Posted: September 11th, 2018 3:22 PM

Actually the Forest Park blue line stop is 5-10 minutes straight down Desplaines and the typical transit time to the loop is 25 minutes. 60 minutes to O'Hare.

April Starr  

Posted: September 7th, 2018 5:07 PM

Regina-how is the El 5 minutes from Central? Is there a secret El train I don't know about? Also, the Metra takes 20 minutes and the El 60+. So that doesn't get us to work on time.

Regina Felange  

Posted: September 6th, 2018 4:54 PM

Have these parents considered taking the El? It's about 5 minutes from Central, runs every 10 minutes or less and gets you closer to your location downtown than Union Station.
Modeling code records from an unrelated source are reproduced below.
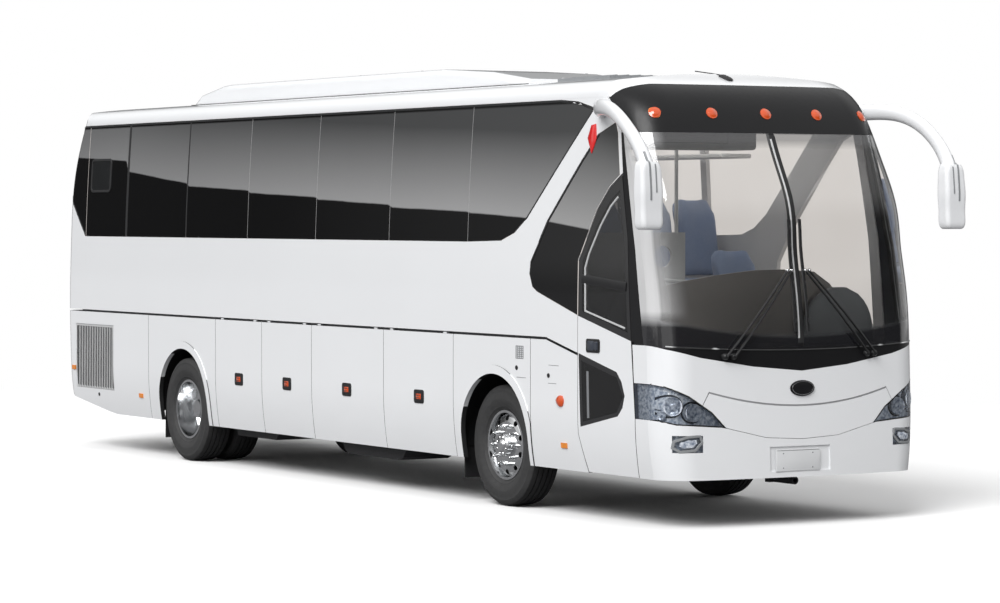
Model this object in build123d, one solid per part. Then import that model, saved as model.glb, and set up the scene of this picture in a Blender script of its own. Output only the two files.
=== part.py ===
from build123d import *
import math
import os

# A twelve metre coach bus with a hollow cabin, through luggage bays, a swinging entrance
# door, flaps, an engine lid and steered front wheels.
# Millimetres. +X is forward, +Y is the driver's side, +Z is up, and the tyres stand on Z = 0.
# X = 0 lies halfway along the bus, mirrors included.

# Wheels and axles
FRONT_AXLE_X = 3180.0
REAR_AXLE_X = -3020.0
TYRE_RADIUS = 522.0
TYRE_WIDTH = 295.0
TREAD_WIDTH = 236.0
RIM_RADIUS = 285.0
RIM_LIP_RADIUS = 298.0
RIM_WIDTH = 210.0
RIM_WALL = 9.0
FRONT_WHEEL_Y = 1045.0
DUAL_OUTER_Y = 1090.0
DUAL_INNER_Y = 750.0
KINGPIN_Y = 880.0
KINGPIN_RADIUS = 22.0
SPINDLE_RADIUS = 35.0
REAR_SPINDLE_RADIUS = 50.0
RUNNING_FIT = 0.4
HAND_HOLES = 10

# Nose sections: height, front face at the middle, radius of the corners
NOSE_SECTIONS = (
    (300.0, 5920.0, 300.0),
    (600.0, 5910.0, 300.0),
    (900.0, 5900.0, 300.0),
    (1180.0, 5891.0, 300.0),
    (1466.0, 5880.0, 300.0),
    (2250.0, 5774.0, 300.0),
    (2800.0, 5629.0, 300.0),
    (3146.0, 5454.0, 310.0),
    (3440.0, 5275.0, 380.0),
    (3580.0, 5030.0, 430.0),
    (3720.0, 4700.0, 430.0),
)
# Tail sections: height, rear face at the middle, radius of the corners
TAIL_SECTIONS = (
    (300.0, 6015.0, 260.0),
    (600.0, 6043.0, 260.0),
    (900.0, 6066.0, 260.0),
    (1180.0, 6082.0, 260.0),
    (1466.0, 6092.0, 260.0),
    (2250.0, 6080.0, 260.0),
    (2800.0, 6053.0, 260.0),
    (3146.0, 5960.0, 260.0),
    (3440.0, 5840.0, 280.0),
    (3720.0, 5600.0, 320.0),
)
NOSE_RADIUS = 9000.0
TAIL_RADIUS = 14000.0
NOSE_JOIN = 4400.0
NOSE_BACK = 4000.0
TAIL_JOIN = -5450.0
TAIL_BACK = 5000.0
TAIL_CORNER = -5790.0

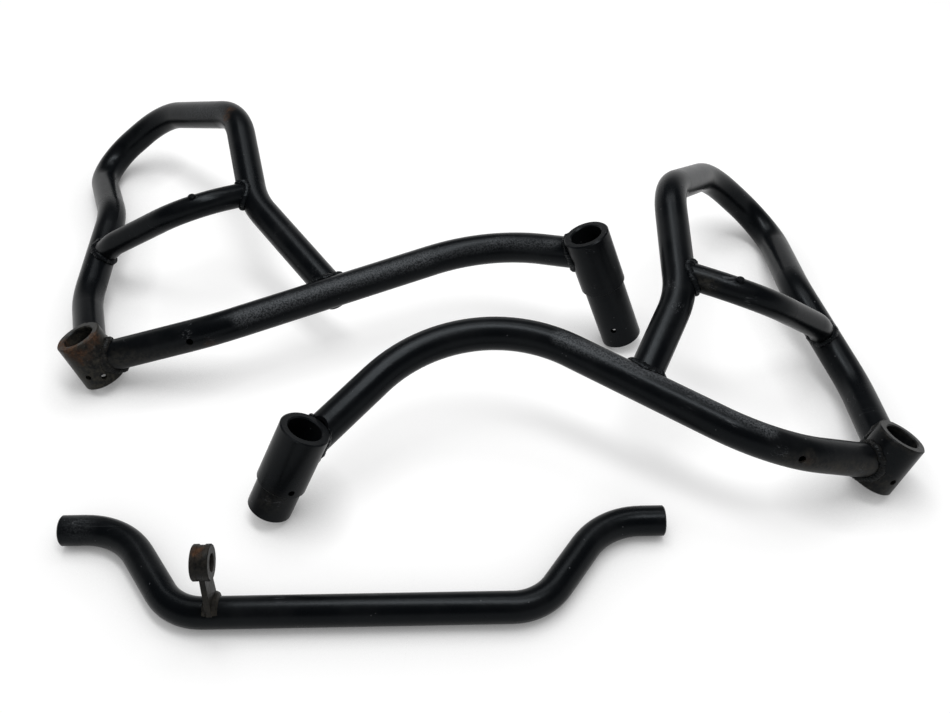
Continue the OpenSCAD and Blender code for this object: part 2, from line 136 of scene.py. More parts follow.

Plus it's the beginning/end of the line at DesPlaines and Congress with plenty of parking.

April Starr from Riverside  

Posted: September 5th, 2018 7:12 PM

It's way more than 10 parents. Maybe district 96 should survey the parents to get an exact count. There has been zero outreach about this issue from the school. The before care program requires parents to park, go inside, sign their child in, turn around and go back over the tracks to park at the metra parking lot. All of which is a huge burden during drop off for Hauser and for only 5-10 minutes of supervision. Relying on neighbors is not a scalable solution. Please stop suggesting this. Maybe Hauser and Central could switch start times so that older kids who don't need supervision could start earlier and the elementary school kids could start later and it wouldn't be an issue anymore? People keep saying this is a financial issue and I really don't believe it is for the majority of people. We would all be happy to chip in and pay whoever provides supervision. It's a convenience issue. As a recently widowed, full time working, single parent, it's very difficult. I wish people had more empathy and less anger. It doesn't feel like the district really cares about finding a solution that is efficient for parents and safe for our children.